Russia’s central bank lowered its key monetary policy rate by 25 basis points to 7.50 percent and said it would continue to cut rates further as it moves toward a neutral policy stance this year as inflation is now sustainably low and inflation expectations continue to diminish.
It is Bank of Russia’s first rate cut this year and follows six rate cuts in 2017.
The central bank has now cut its key rate by 750 basis points since January 2015 when it slowly began rolling back a sharp 750 point rate hike in December 2014 aimed at protecting the ruble after it plunged in the wake of the Ukraine conflict.
Analysts had expected the rate cut following a drop in inflation to 2.2 percent in January, the lowest since measurements began in 1991, and well below the central bank’s 4.0 percent target.
And last week Elvira Nabiullina, Bank of Russia governor, then said rates could be cut faster than previously thought and as soon as today, adding she saw little economic or financial impact from possible new U.S. sanctions.
Nabiullina also said the central bank’s key rate could be brought to a neutral level of 6 or 7 percent sooner than the bank had planned as inflationary risks had eased.
The steady decline in Russia’s inflation rate from 2015 and the potential for further rate cuts will ease monetary conditions, setting up conditions for inflation to approach 4 percent and also enable the central bank to support domestic demand.
“This year annual inflation is much less likely to exceed 4%,” the central bank said, adding “in this environment the Bank of Russia will continue to reduce the key rate and may complete the transition from moderately tight to neutral monetary policy in 2018.”
The central bank expects inflation to continue to ease in the first half of this year due to the comparison with high food prices last year and then remain somewhat below 4 percent in 2018 and remain close to this in 2019.

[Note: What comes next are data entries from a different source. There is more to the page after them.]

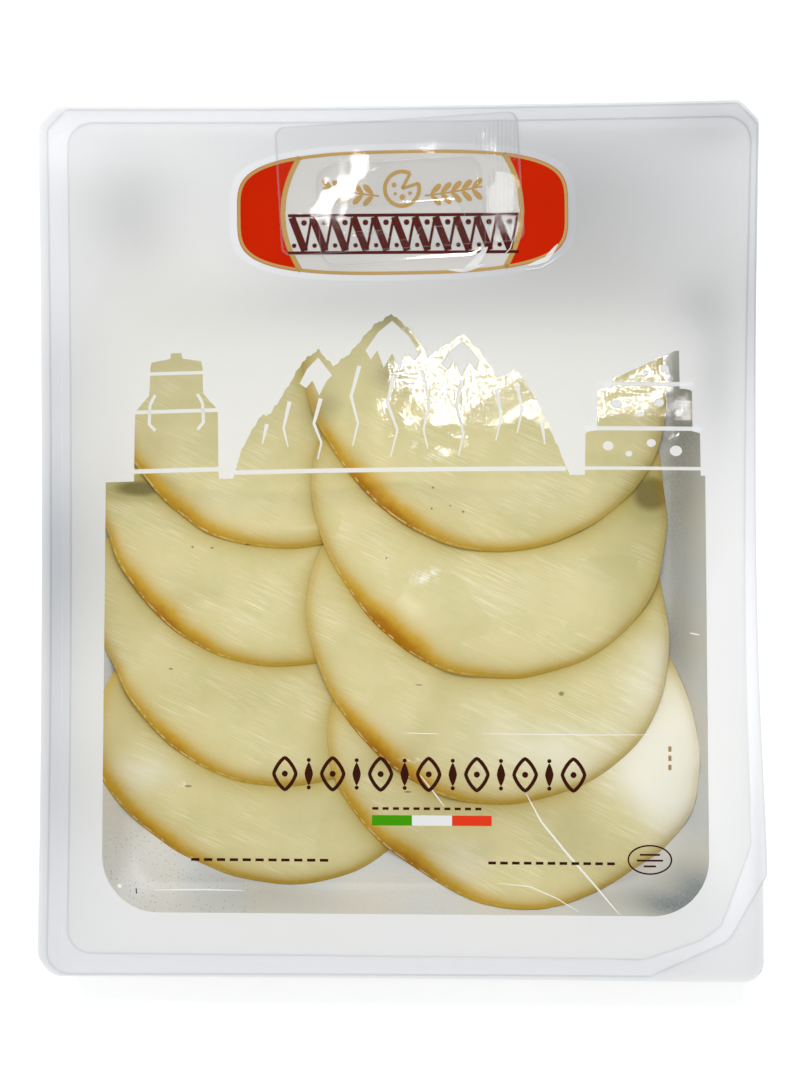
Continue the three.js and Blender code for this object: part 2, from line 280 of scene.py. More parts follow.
class Value:
    # wraps one output of a node, so that an expression on values adds its Math nodes

    def __init__(self, tree, output=None):
        self.tree, self.output = tree, output

    def node(self, kind, settings=None, inputs=None, output=0):
        # a new node, each of whose inputs is a number or another node's output
        made = self.tree.nodes.new(kind)
        for key, value in (settings or {}).items():
            setattr(made, key, value)
        for key, value in (inputs or {}).items():
            if isinstance(value, Value):
                self.tree.links.new(value.output, made.inputs[key])
            else:
                made.inputs[key].default_value = value
        return Value(self.tree, made.outputs[output] if made.outputs else None)

    def math(self, operation, *others):
        return self.node("ShaderNodeMath", {"operation": operation}, dict(enumerate((self, *others))))

    def __add__(self, other):
        return self.math("ADD", other)

    def __mul__(self, other):
        return self.math("MULTIPLY", other)

    def __sub__(self, other):
        return self.math("SUBTRACT", other)

    def __rsub__(self, other):
        return self.node("ShaderNodeMath", {"operation": "SUBTRACT"}, {0: other, 1: self})

    __radd__ = __add__
    __rmul__ = __mul__

    def rise(self, low, high):
        # 0 below low and 1 above high, with a soft step between them
        return self.node(
            "ShaderNodeMapRange", {"interpolation_type": "SMOOTHSTEP"},
            {"Value": self, "From Min": low, "From Max": high})

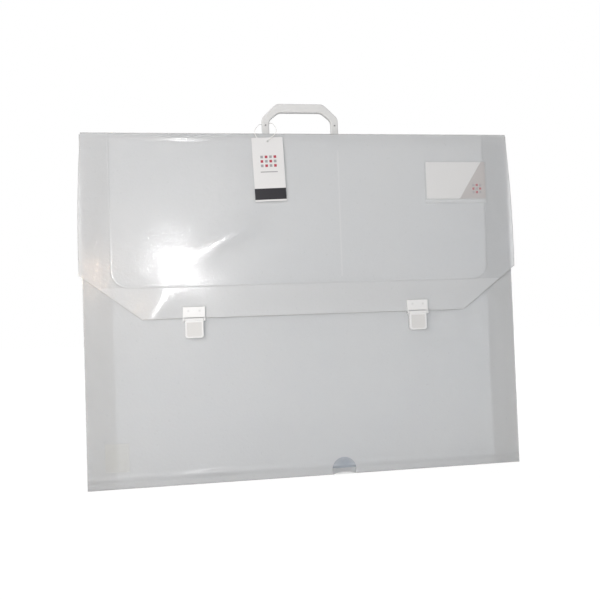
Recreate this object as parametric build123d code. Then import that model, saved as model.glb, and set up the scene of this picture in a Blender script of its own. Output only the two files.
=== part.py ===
from build123d import *
from math import radians, tan
import os

os.makedirs("parts", exist_ok=True)

# Folded sheet: millimetres, X across, Y from the front to the back, Z up
case_width = 640.0
case_height = 505.0
case_depth = 36.0
sheet = 0.9
crease_gap = 0.15
fold_round = 0.7
flap_gap = 2.2
top_width = 635.0

# Front panel: the mouth at its top and the thumb hole at its lower crease
mouth_width = 560.0
mouth_bottom = 283.0
mouth_corner = 24.0
tab_width = 40.0
post_gap = 0.3
thumb_x = 46.0
thumb_radius = 18.0
thumb_above_crease = 7.0

# Flap outline
shoulder_width = 648.0
shoulder_height = 302.0
bow_width = 645.5
bow_height = 413.0
tongue_width = 478.0
flap_edge = 237.5
shoulder_round = 5.0
tongue_round = 12.0

# Strip that doubles the top spine where the handle passes
doubler_width = 600.0
doubler_depth = 24.0

# Carrying handle
handle_width = 116.0
handle_rise = 50.0
handle_thickness = 7.0
leg_width = 11.0
grip_height = 13.6
chamfer_across = 22.5
chamfer_down = 21.5
inner_chamfer_across = 15.0
inner_chamfer_down = 12.2
bend_round = 12.0
handle_round = 1.6
slot_clearance = 0.3
foot_overhang = 4.0
foot_height = 3.0
foot_depth = 12.0
stop_pin_rise = 17.2
stop_pin_radius = 1.1
stop_pin_proud = 0.8
pin_hole_clearance = 0.05

# Clasps
clasp_x = 166.0
plate_width = 32.0
plate_height = 15.5
plate_thickness = 2.5
plate_lift = 0.5
plate_round = 0.8
ear_width = 2.6
knuckle_radius = 2.6
knuckle_drop = 2.6
knuckle_stand = 1.6
hinge_pin_radius = 1.0
hinge_pin_clearance = 0.05
hinge_pin_proud = 0.4
barrel_radius = 2.4
barrel_gap = 0.4
lever_width = 26.0
lever_drop = 29.0
lever_top_drop = 3.2
lever_front = 3.4
lever_back = 2.6
lever_rim = 1.6
lever_face = 1.5
lever_corner = 4.0
pocket_top_drop = 6.5
recess_inset = 2.4
recess_depth = 0.5
peg_radius = 1.5
peg_clearance = 0.1
peg_spread = 16.0
peg_lift = 10.0
backing_width = 26.0
backing_height = 10.0
backing_thickness = 1.0
peg_head_radius = 2.2
peg_head_height = 0.4

# Catches under the levers
catch_width = 21.2
catch_top_drop = 8.0
catch_bottom_drop = 26.4
catch_base = 1.0
boss_width = 18.0
boss_top_drop = 10.0
boss_bottom_drop = 24.4
boss_rise = 4.3
boss_round = 0.8

# Card pocket on the flap
pocket_inset = 85.0
pocket_z = 430.5
pocket_width = 99.0
pocket_height = 64.0
film = 0.3
pocket_rim = 2.0
card_width = 94.0
card_height = 56.0
card_thickness = 0.4
card_air = 0.15

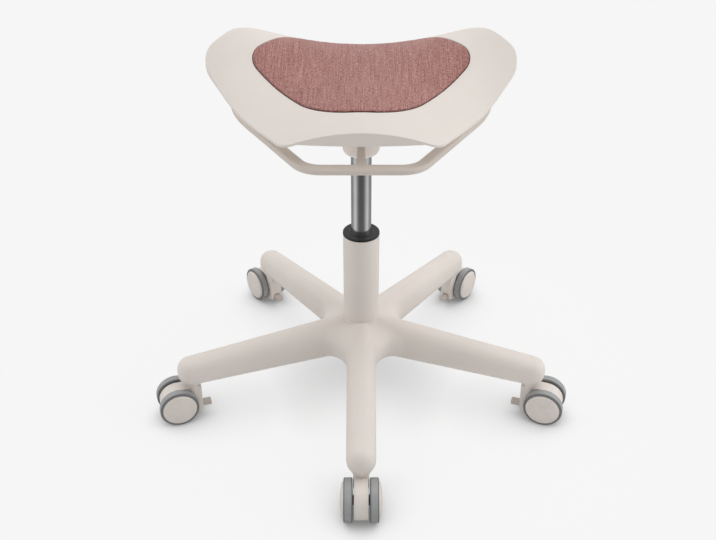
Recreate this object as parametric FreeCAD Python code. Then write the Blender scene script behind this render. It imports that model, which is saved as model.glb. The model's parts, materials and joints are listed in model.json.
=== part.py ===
import FreeCAD, Part
import math
import os
from FreeCAD import Vector

# Height-adjustable saddle stool: a five-arm base on braked twin-wheel casters, a gas lift,
# and a saddle seat with an upholstered inlay and a ring lever below it.
# Lengths are millimetres and angles degrees. The floor is at height zero, +Z is up, the
# seat's nose points to -Y, and the origin is the middle of the footprint.

# Five-arm base
ARM_COUNT = 5
FRONT_ARM_ANGLE = 270.0
ARM_REACH = 253.7
ARM_TIP_HALF_WIDTH = 19.0
ARM_TIP_HALF_HEIGHT = 19.75
ARM_ROOT_HALF_WIDTH = 21.3
ARM_ROOT_HALF_HEIGHT = 31.7
ARM_RISE = 14.9
ARM_ROUNDNESS = 2.4
ARM_SECTION_POINTS = 16
ARM_CROTCH_RADIUS = 38.0
CROTCH_REACH = 51.0
CROTCH_EDGE_LEAST = 2.0
CROTCH_ANGLE_SLACK = 1.0
ARM_POCKET_START = 48.0
ARM_POCKET_WALL = 5.0
ARM_POCKET_WIDTH_SHARE = 0.66
RIB_END_SHARE = 0.74
RIB_COUNT = 4
RIB_THICKNESS = 3.2
HUB_COLLAR_WALL = 2.4
HUB_COLLAR_ROUND = 1.6
HUB_COLLAR_DROP = 3.0
SOCKET_RADIUS = 5.55
SOCKET_DEPTH = 24.0
SOCKET_BOSS_WALL = 7.0
CASTER_HEADROOM = 0.8

# Gas lift
TUBE_RADIUS = 25.4
TUBE_WALL = 2.0
TUBE_LENGTH = 213.5
TUBE_BELOW_HUB = 17.0
TUBE_FLOOR = 3.0
TUBE_TAPER = 0.9
TUBE_SEAT_GAP = 0.03
CYLINDER_RADIUS = 14.0
CYLINDER_WALL = 1.75
CYLINDER_LENGTH = 212.0
CYLINDER_ENGAGED = 55.5
CYLINDER_TAPER_LENGTH = 31.0
CYLINDER_TAPER = 0.8
CYLINDER_CROWN = 9.0
BUSH_LENGTH = 68.0
BUSH_FLANGE_RADIUS = 25.7
BUSH_FLANGE_HEIGHT = 3.4
BUSH_FLANGE_ROUND = 1.1
BUSH_COLLAR_WALL = 4.2
BUSH_COLLAR_HEIGHT = 1.6
ROD_RADIUS = 5.0
ROD_NECK_RADIUS = 4.0
ROD_TAIL = 6.0
ROD_LENGTH = 190.0
PISTON_HEIGHT = 12.0
SEAL_HEIGHT = 14.0
SEAL_LIP = 2.0
BEARING_HEIGHT = 8.0
BEARING_WALL = 7.0
CLIP_HEIGHT = 1.6
CLIP_WALL = 3.4
CLIP_MOUTH = 6.0
VALVE_PIN_RADIUS = 3.5
VALVE_PIN_HEIGHT = 9.0
VALVE_PIN_STEM = 12.0
VALVE_DOME_RADIUS = 6.0
RUNNING_GAP = 0.05
PISTON_GAP = 0.3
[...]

The steady fall in inflation is helping curb inflation expectations though these still remain “unstable and uneven.” But this should decline as inflation falls and expectations become more anchored and less sensitive to sudden changes in food prices as in the past.
“Therefore the balance of inflationary and economic risks has slightly slightly towards the risks to economic growth,” the central bank said.
Russia’s economy pulled out of a deep recession last year though the pace of growth eased in the fourth quarter, the bank said.
But industrial output resumed its monthly growth in December and will be further supported by higher domestic demand as real wages rise and global economic growth expands.
Gross Domestic Product grew by an annual rate of 1.8 percent in the third quarter, down from 2.5 percent in the second quarter. For 2017 growth has been estimated at 1.5 percent, below the government’s aim for at least 2 percent growth.
Russia’s ruble has been rising steadily since January 2016 though it has depreciated in the last month. Today it was trading at 58.3 to the U.S. dollar, down 1 percent this year but up 3.8 percent since the start of 2017.